─── RECORDS FOR PROCESSING ───

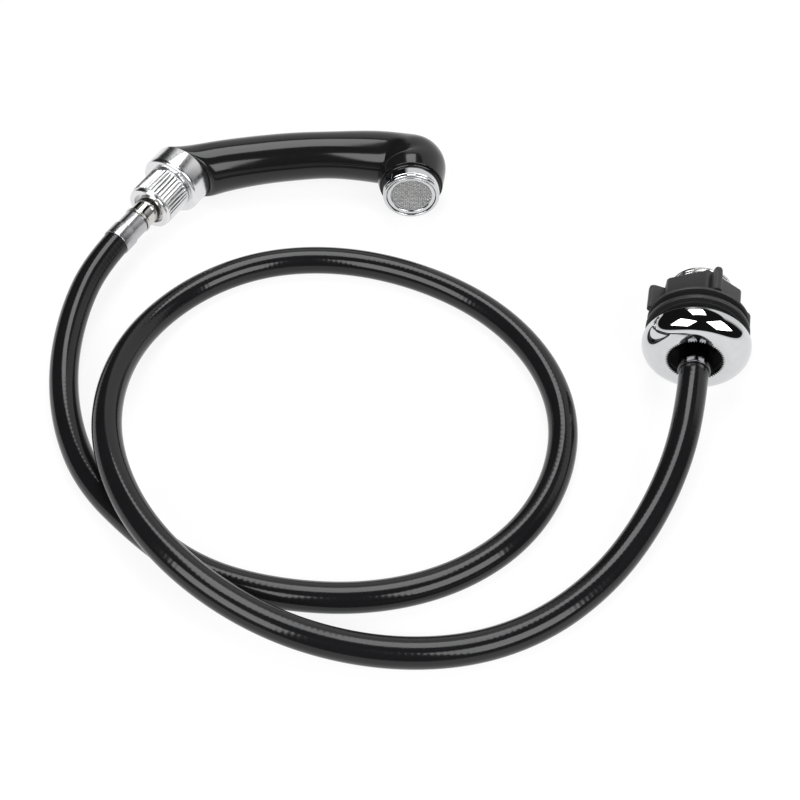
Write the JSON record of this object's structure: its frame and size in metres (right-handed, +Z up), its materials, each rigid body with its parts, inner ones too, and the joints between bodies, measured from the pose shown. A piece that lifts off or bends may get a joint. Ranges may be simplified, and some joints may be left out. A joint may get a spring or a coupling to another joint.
{
  "type": "pull-out spray hose set",
  "caption": "Pull-out basin spray: curved black handle with aerator, swivelling coupling nut, long flexible black hose, and a domed deck dock clamped by a wing nut.",
  "frame": {"origin": "on the surface it lies on, under the middle of the box round the handset, the ferrules and the dock, without the free hose", "axes": "+X from the handset towards the dock, +Y away from the hose's loop, towards the handset's outer side, +Z up from the surface"},
  "size_m": [0.345, 0.3195, 0.052],
  "materials": {
    "hose_vinyl": "gloss",
    "braid": "woven",
    "liner": "smooth",
    "satin_metal": "satin",
    "bright_metal": "nickel plated",
    "seal_rubber": "matt",
    "chrome": "polished",
    "white_plastic": "smooth",
    "handle_gloss": "high gloss",
    "steel_mesh": "woven",
    "shank_metal": "machined",
    "black_plastic": "fine grain"
  },
  "bodies": {
    "hose": {"hose_jacket": "hose_vinyl", "hose_braid": "braid", "hose_liner": "liner", "handset_ferrule": "satin_metal", "swivel_stem": "bright_metal", "stem_o_ring": "seal_rubber", "hose_washer": "seal_rubber", "inlet_ferrule": "chrome", "inlet_stem": "bright_metal", "inlet_washer": "seal_rubber"},
    "handset": {"handle_shell": "handle_gloss", "handle_collar": "chrome", "inlet_nipple": "bright_metal", "nipple_o_ring": "seal_rubber", "socket_sleeve": "bright_metal", "spout_insert": "bright_metal"},
    "slip_ring": {"nut_slip_ring": "white_plastic"},
    "coupling_nut": {"coupling_nut": "chrome"},
    "aerator_seal": {"aerator_gasket": "seal_rubber"},
    "aerator": {"aerator_housing": "chrome", "aerator_inner_ring": "chrome", "aerator_mesh": "steel_mesh", "aerator_core": "white_plastic"},
    "dock": {"dock_dome": "chrome", "dock_shank": "shank_metal", "guide_bush": "black_plastic", "dome_gasket": "seal_rubber"},
    "clamp_washer": {"clamp_washer": "black_plastic"},
    "friction_washer": {"friction_washer": "seal_rubber"},
    "wing_nut": {"wing_nut": "black_plastic"},
    "inlet_nut": {"inlet_nut": "bright_metal"}
  },
  "joints": [
    {"name": "handset_swivel", "type": "hinge", "parent": "hose", "child": "handset", "pos_m": [-0.14246, 0.03434, 0.0169], "axis": [-0.4848, -0.8746, 0], "continuous": true},
    {"name": "coupling_travel", "type": "slide", "parent": "handset", "child": "slip_ring", "axis": [-0.4848, -0.8746, 0], "range_m": [0, 0.009]},
    {"name": "coupling_turn", "type": "hinge", "parent": "slip_ring", "child": "coupling_nut", "pos_m": [-0.13761, 0.04308, 0.0169], "axis": [-0.4848, -0.8746, 0], "range_deg": [0, 1790]},
    {"name": "aerator_travel", "type": "slide", "parent": "handset", "child": "aerator_seal", "axis": [0, -1, 0], "range_m": [0, 0.008]},
    {"name": "aerator_turn", "type": "hinge", "parent": "aerator_seal", "child": "aerator", "pos_m": [-0.0033, 0.0442, 0.0195], "axis": [0, -1, 0], "range_deg": [0, 2885]},
    {"name": "dock_slide", "type": "slide", "parent": "hose", "child": "dock", "axis": [0.1908, 0.9816, 0], "range_m": [0, 0.06]},
    {"name": "clamp_washer_slide", "type": "slide", "parent": "dock", "child": "clamp_washer", "axis": [-0.1908, -0.9816, 0], "range_m": [0, 0.005]},
    {"name": "wing_nut_travel", "type": "slide", "parent": "dock", "child": "friction_washer", "axis": [-0.1908, -0.9816, 0], "range_m": [-0.02, 0.003]},
    {"name": "wing_nut_turn", "type": "hinge", "parent": "friction_washer", "child": "wing_nut", "pos_m": [0.13682, -0.05025, 0.026], "axis": [-0.1908, -0.9816, 0], "range_deg": [-4805, 725]},
    {"name": "inlet_nut_turn", "type": "hinge", "parent": "hose", "child": "inlet_nut", "pos_m": [0.13549, -0.05712, 0.026], "axis": [0.1908, 0.9816, 0], "continuous": true}
  ],
  "couplings": [
    {"joint": "coupling_turn", "follows": "coupling_travel", "rad_per_m": 3463.7},
    {"joint": "aerator_turn", "follows": "aerator_travel", "rad_per_m": 6283.2},
    {"joint": "wing_nut_turn", "follows": "wing_nut_travel", "rad_per_m": 4188.8}
  ]
}
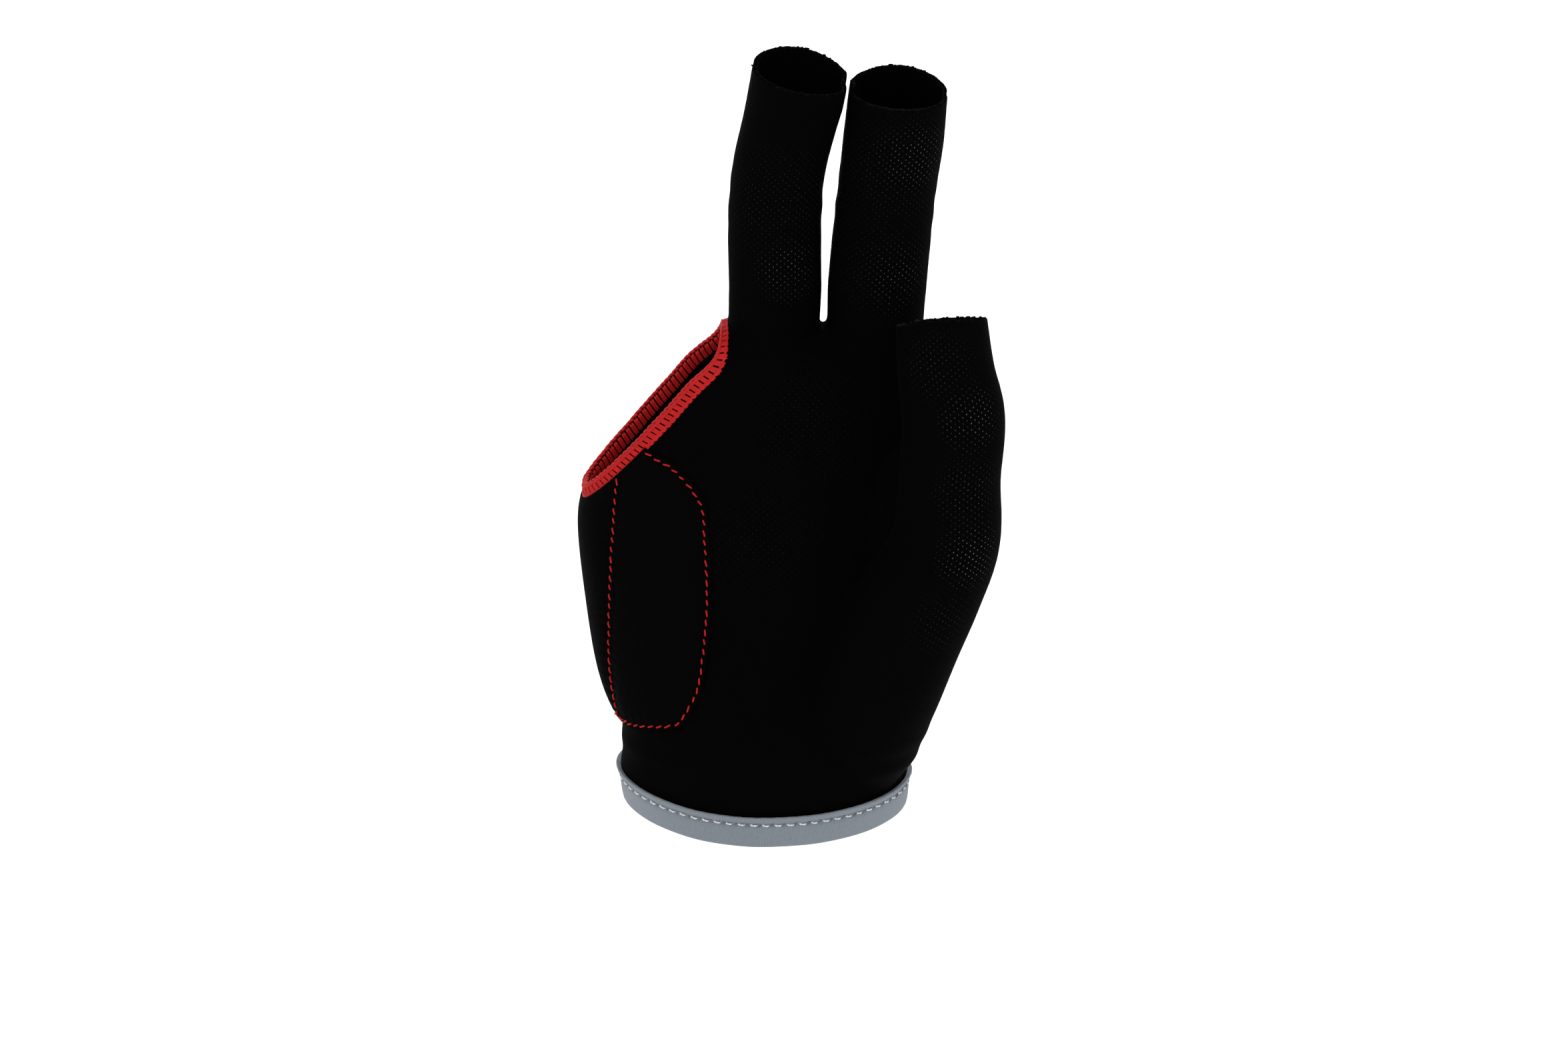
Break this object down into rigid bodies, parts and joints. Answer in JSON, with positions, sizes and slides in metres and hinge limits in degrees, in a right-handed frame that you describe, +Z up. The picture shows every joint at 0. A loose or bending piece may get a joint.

───

◆ TO BE DONE:
Please reproduce each line exactly as written.

◆ THE OUTPUT:
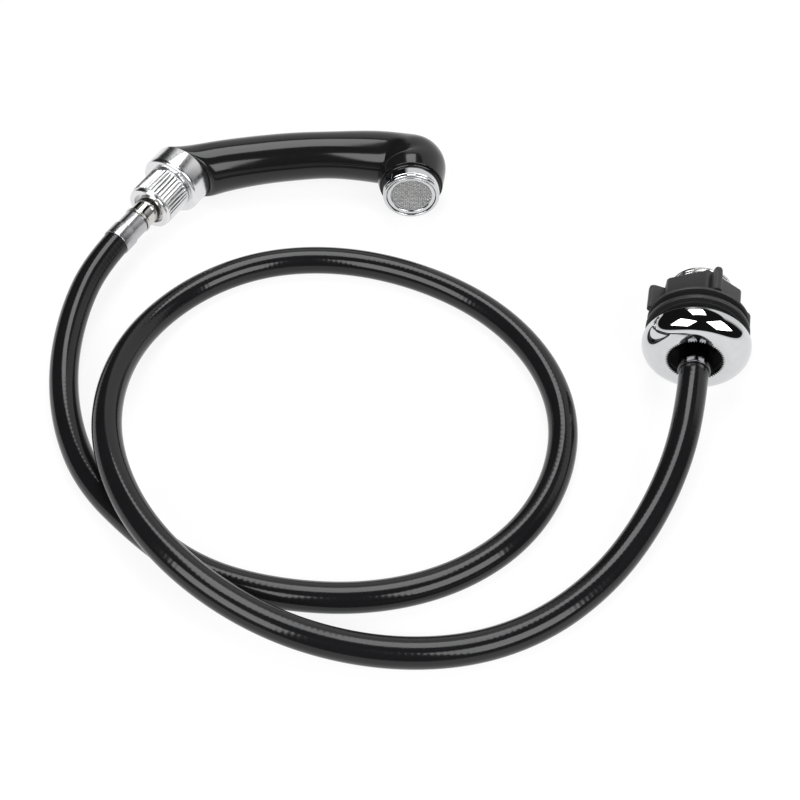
Write the JSON record of this object's structure: its frame and size in metres (right-handed, +Z up), its materials, each rigid body with its parts, inner ones too, and the joints between bodies, measured from the pose shown. A piece that lifts off or bends may get a joint. Ranges may be simplified, and some joints may be left out. A joint may get a spring or a coupling to another joint.
{
  "type": "pull-out spray hose set",
  "caption": "Pull-out basin spray: curved black handle with aerator, swivelling coupling nut, long flexible black hose, and a domed deck dock clamped by a wing nut.",
  "frame": {"origin": "on the surface it lies on, under the middle of the box round the handset, the ferrules and the dock, without the free hose", "axes": "+X from the handset towards the dock, +Y away from the hose's loop, towards the handset's outer side, +Z up from the surface"},
  "size_m": [0.345, 0.3195, 0.052],
  "materials": {
    "hose_vinyl": "gloss",
    "braid": "woven",
    "liner": "smooth",
    "satin_metal": "satin",
    "bright_metal": "nickel plated",
    "seal_rubber": "matt",
    "chrome": "polished",
    "white_plastic": "smooth",
    "handle_gloss": "high gloss",
    "steel_mesh": "woven",
    "shank_metal": "machined",
    "black_plastic": "fine grain"
  },
  "bodies": {
    "hose": {"hose_jacket": "hose_vinyl", "hose_braid": "braid", "hose_liner": "liner", "handset_ferrule": "satin_metal", "swivel_stem": "bright_metal", "stem_o_ring": "seal_rubber", "hose_washer": "seal_rubber", "inlet_ferrule": "chrome", "inlet_stem": "bright_metal", "inlet_washer": "seal_rubber"},
    "handset": {"handle_shell": "handle_gloss", "handle_collar": "chrome", "inlet_nipple": "bright_metal", "nipple_o_ring": "seal_rubber", "socket_sleeve": "bright_metal", "spout_insert": "bright_metal"},
    "slip_ring": {"nut_slip_ring": "white_plastic"},
    "coupling_nut": {"coupling_nut": "chrome"},
    "aerator_seal": {"aerator_gasket": "seal_rubber"},
    "aerator": {"aerator_housing": "chrome", "aerator_inner_ring": "chrome", "aerator_mesh": "steel_mesh", "aerator_core": "white_plastic"},
    "dock": {"dock_dome": "chrome", "dock_shank": "shank_metal", "guide_bush": "black_plastic", "dome_gasket": "seal_rubber"},
    "clamp_washer": {"clamp_washer": "black_plastic"},
    "friction_washer": {"friction_washer": "seal_rubber"},
    "wing_nut": {"wing_nut": "black_plastic"},
    "inlet_nut": {"inlet_nut": "bright_metal"}
  },
  "joints": [
    {"name": "handset_swivel", "type": "hinge", "parent": "hose", "child": "handset", "pos_m": [-0.14246, 0.03434, 0.0169], "axis": [-0.4848, -0.8746, 0], "continuous": true},
    {"name": "coupling_travel", "type": "slide", "parent": "handset", "child": "slip_ring", "axis": [-0.4848, -0.8746, 0], "range_m": [0, 0.009]},
    {"name": "coupling_turn", "type": "hinge", "parent": "slip_ring", "child": "coupling_nut", "pos_m": [-0.13761, 0.04308, 0.0169], "axis": [-0.4848, -0.8746, 0], "range_deg": [0, 1790]},
    {"name": "aerator_travel", "type": "slide", "parent": "handset", "child": "aerator_seal", "axis": [0, -1, 0], "range_m": [0, 0.008]},
    {"name": "aerator_turn", "type": "hinge", "parent": "aerator_seal", "child": "aerator", "pos_m": [-0.0033, 0.0442, 0.0195], "axis": [0, -1, 0], "range_deg": [0, 2885]},
    {"name": "dock_slide", "type": "slide", "parent": "hose", "child": "dock", "axis": [0.1908, 0.9816, 0], "range_m": [0, 0.06]},
    {"name": "clamp_washer_slide", "type": "slide", "parent": "dock", "child": "clamp_washer", "axis": [-0.1908, -0.9816, 0], "range_m": [0, 0.005]},
    {"name": "wing_nut_travel", "type": "slide", "parent": "dock", "child": "friction_washer", "axis": [-0.1908, -0.9816, 0], "range_m": [-0.02, 0.003]},
    {"name": "wing_nut_turn", "type": "hinge", "parent": "friction_washer", "child": "wing_nut", "pos_m": [0.13682, -0.05025, 0.026], "axis": [-0.1908, -0.9816, 0], "range_deg": [-4805, 725]},
    {"name": "inlet_nut_turn", "type": "hinge", "parent": "hose", "child": "inlet_nut", "pos_m": [0.13549, -0.05712, 0.026], "axis": [0.1908, 0.9816, 0], "continuous": true}
  ],
  "couplings": [
    {"joint": "coupling_turn", "follows": "coupling_travel", "rad_per_m": 3463.7},
    {"joint": "aerator_turn", "follows": "aerator_travel", "rad_per_m": 6283.2},
    {"joint": "wing_nut_turn", "follows": "wing_nut_travel", "rad_per_m": 4188.8}
  ]
}
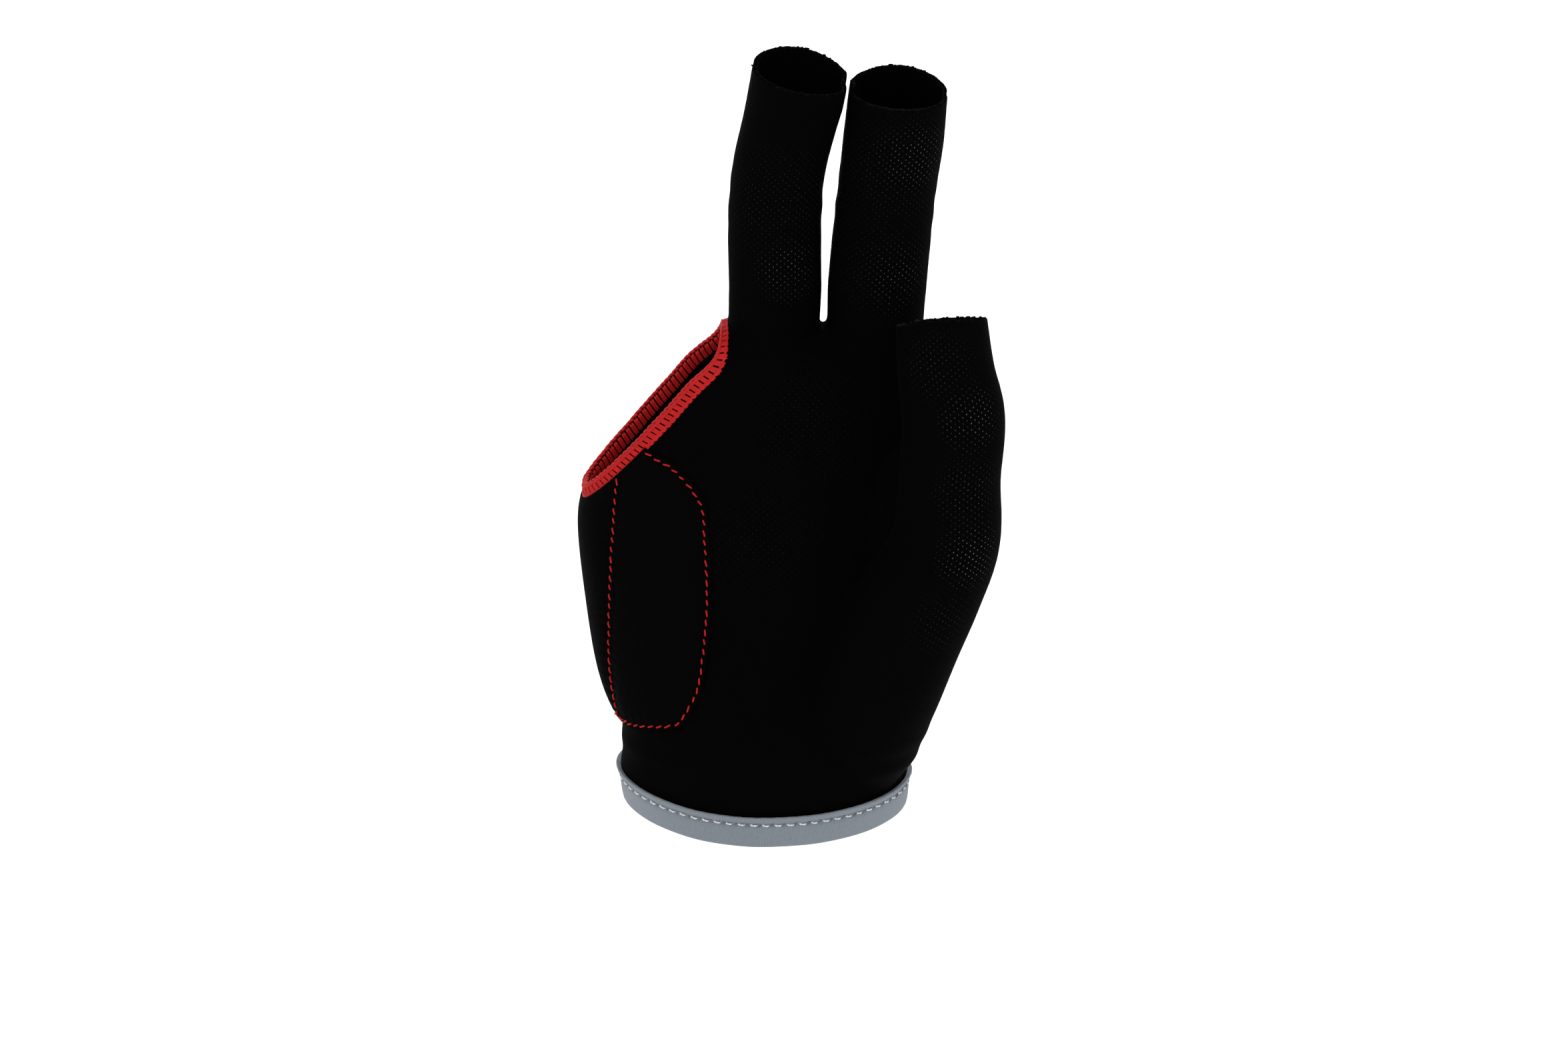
Break this object down into rigid bodies, parts and joints. Answer in JSON, with positions, sizes and slides in metres and hinge limits in degrees, in a right-handed frame that you describe, +Z up. The picture shows every joint at 0. A loose or bending piece may get a joint.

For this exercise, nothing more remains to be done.